After all, they don’t even have a warranty! I’ve got a 10-year warranty with full coverage. I’m not really sure why they only did 10 years since I’m jam packed with all this technology. But, gotta trust my factory, right? They’ve got my owner’s best interests at heart, I’m sure.
Well, enjoy your stroll. I’m sure I’ll see you next time you come around!
Founder & Editor-in-Chief
I love old houses, working with my hands, and teaching others the excitment of doing it yourself! Everything is teachable if you only give it the chance.
6 thoughts on “A Tale of Two Windows”
Great story! It always seems ridiculous to me (too) that the technology exists to send telescopes, humans etc into outerspace , but no one seems to be able to make a thermal window that lasts longer than, what? 20 years?
Thought about your blog today when I was reading my Mom’s hometown newspaper and saw this article about her high school –
My first thought was agggh!! It’s not a fantastically old building by any stretch (1939) but still classic! Then I read the article and discovered they were replacing windows that were replaced in the 80’s. So much for the longevity of modern windows…
Wonder how long the next $100,000 in windows will last?
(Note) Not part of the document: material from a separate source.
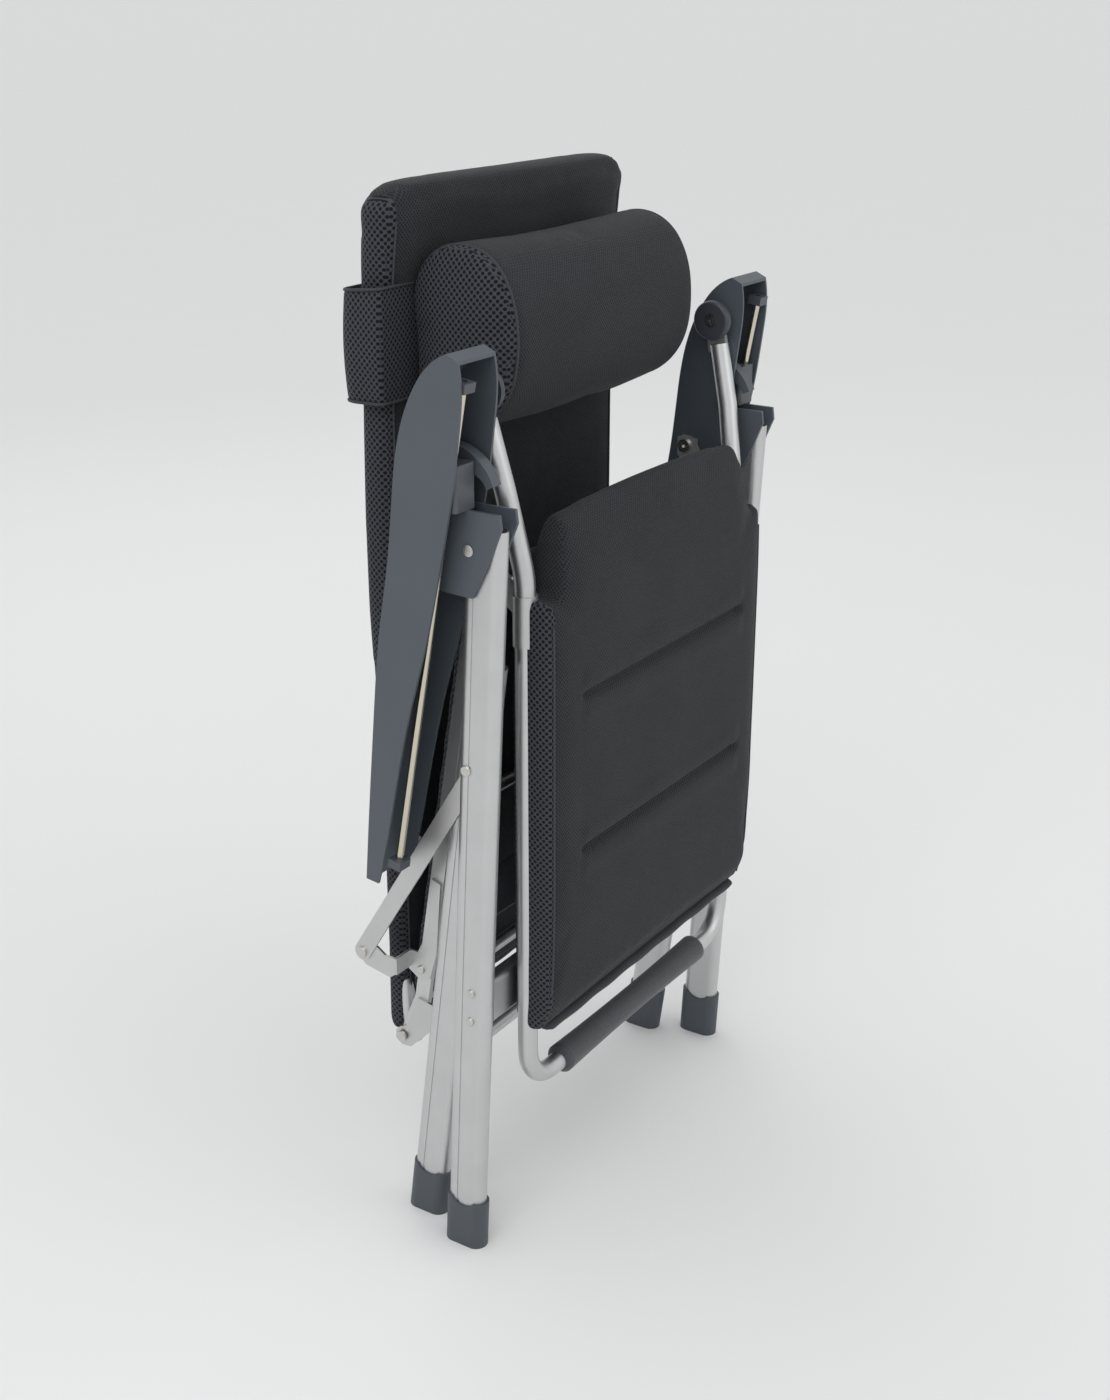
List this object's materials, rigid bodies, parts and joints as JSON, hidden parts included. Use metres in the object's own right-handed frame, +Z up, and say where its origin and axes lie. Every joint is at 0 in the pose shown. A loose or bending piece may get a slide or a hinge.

This isn’t the best place for this comment – but I haven’t seen a link to contact you anywhere else. I ordered an e-book back on December 26th (Historic Restoration Plan), and was charged for it, but never received it. Hoping we can work this snafu out.
Love this! And love my own Betty and her 24 brothers and sisters.They’re only 93, so they haven’t as many stories to tell. Just wish she really could talk to me and tell me about the house and the families who lived here before me.